The Biblical Doctrine of the Trinity

This month I’ve continued my reading on the Trinity, this time with B. B. Warfield. I thoroughly enjoyed this short walk through every passage of Scripture where the Trinity is present. You often hear people talk about the fact that the Trinity isn’t explicitly revealed in the bible, but Warfield demonstrates how the three persons of the Trinity (and the orthodox position on the Triune God) permeates all of Scripture, from the Old Testament all the way through to the words of Jesus, Paul, and others.

Enjoy

Another book added to my shelf by an fantastic woman author engaged in solid thinking. For everyone. Read my full review here.

The Flash Volume 2: Speed of Darkness

I’ve come to love so much about the Flash. There’s little doubt that Batman rules the DCU, but the way Barry Allen continues to display that his goodness is his greatest strength appeals to me. Although it works with a different plot line to where the current The Flash TV series – which just hit the end of season 3 – is headed, neither is second to the other.

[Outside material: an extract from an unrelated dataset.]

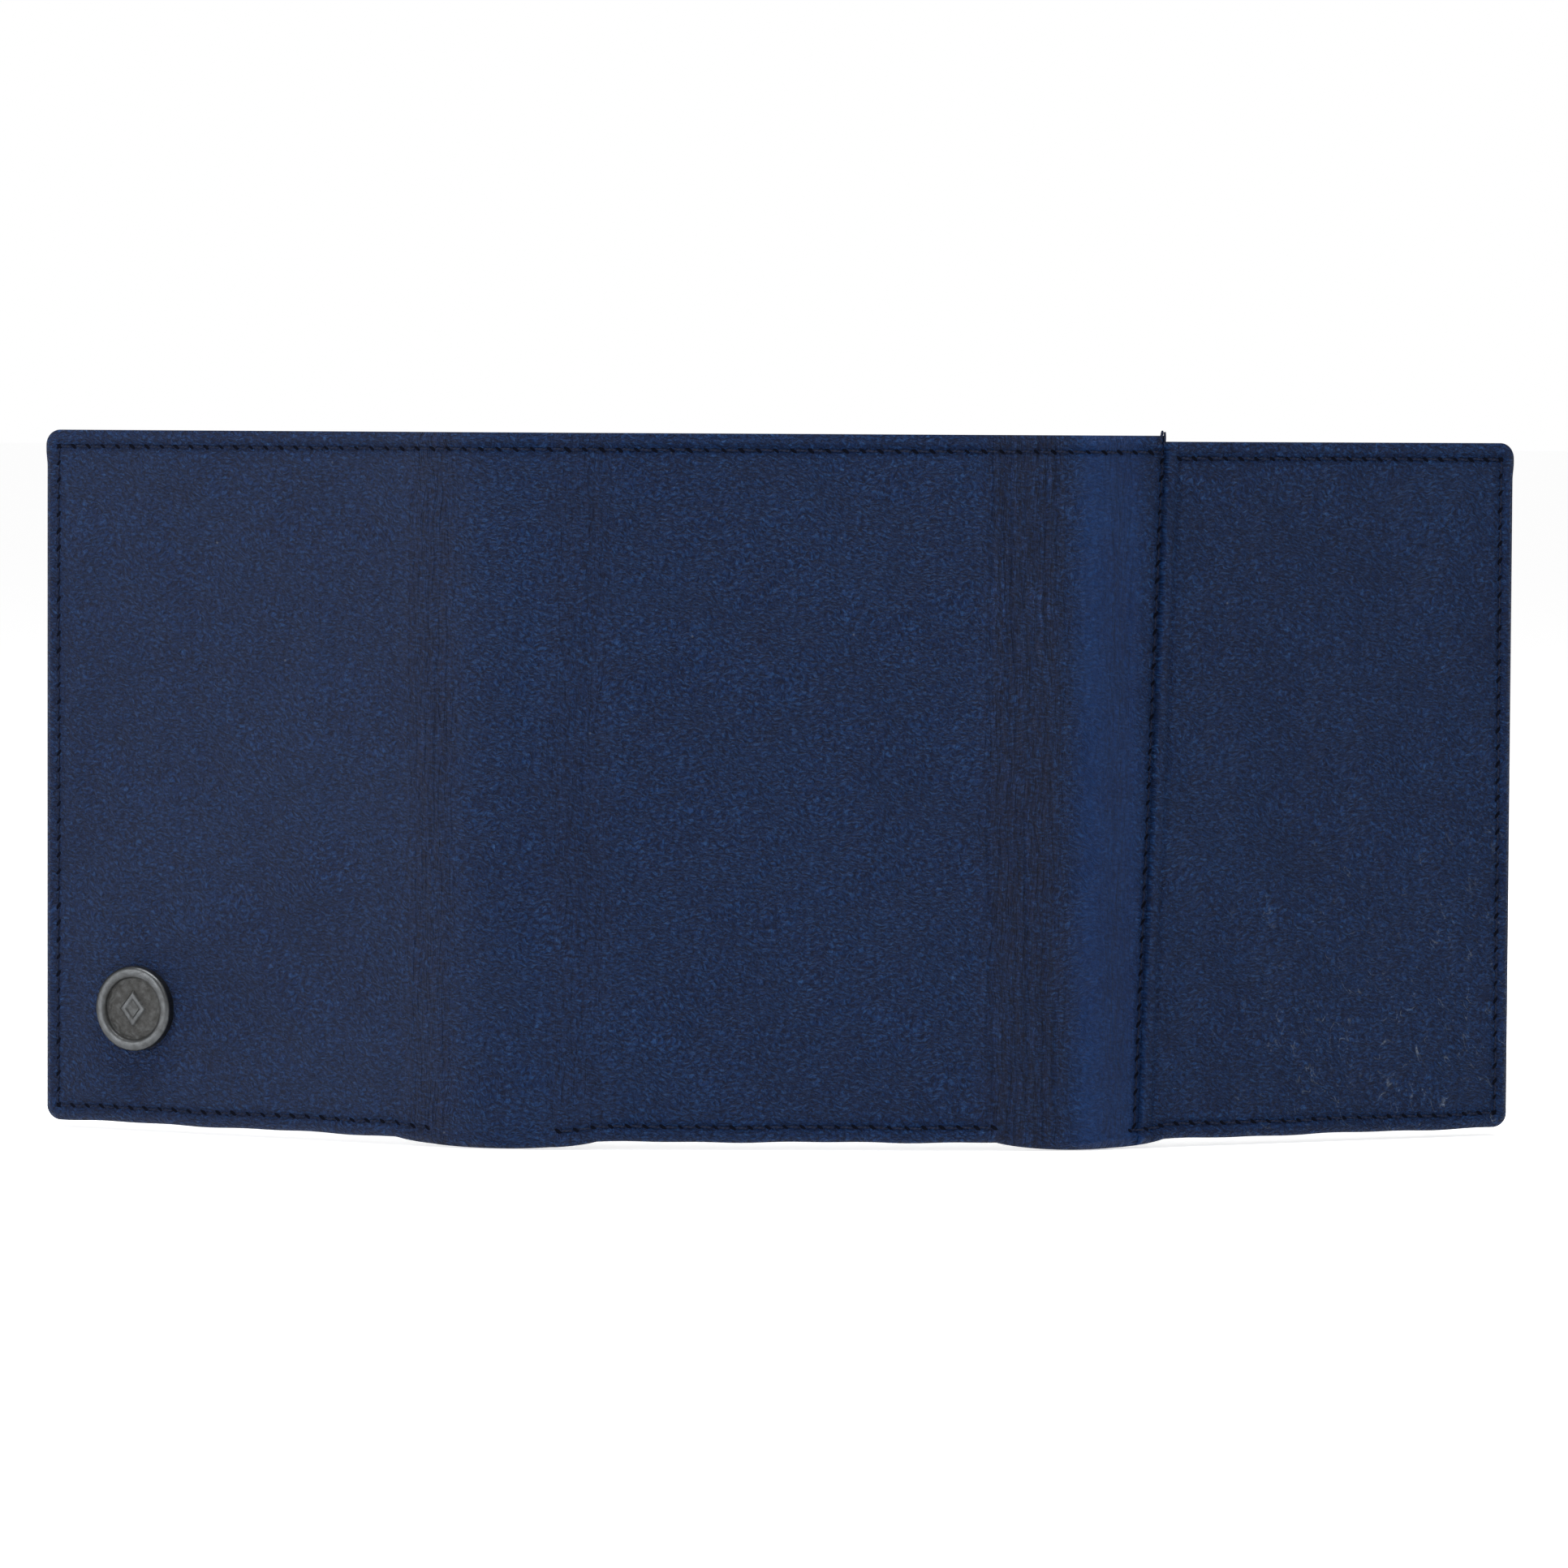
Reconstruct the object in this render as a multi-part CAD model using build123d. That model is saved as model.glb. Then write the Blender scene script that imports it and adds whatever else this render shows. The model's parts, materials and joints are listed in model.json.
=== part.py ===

Both great writing, both true to the world I know and love.

The Bad-Ass Librarians of Timbuktu: And Their Race to Save the World’s Most Precious Manuscripts

Joshua Hammer’s true story of his time documenting the life of Abdel Kader Haidara, who smuggled tens of thousands of ancient manuscripts during the height of Al Qaeda and other extremist groups enforcing Sharia Law, banning and burning everything that opposed them. Exciting, terrifying, real. Much respect for both the author, and the men who risked their lives to preserve their culture.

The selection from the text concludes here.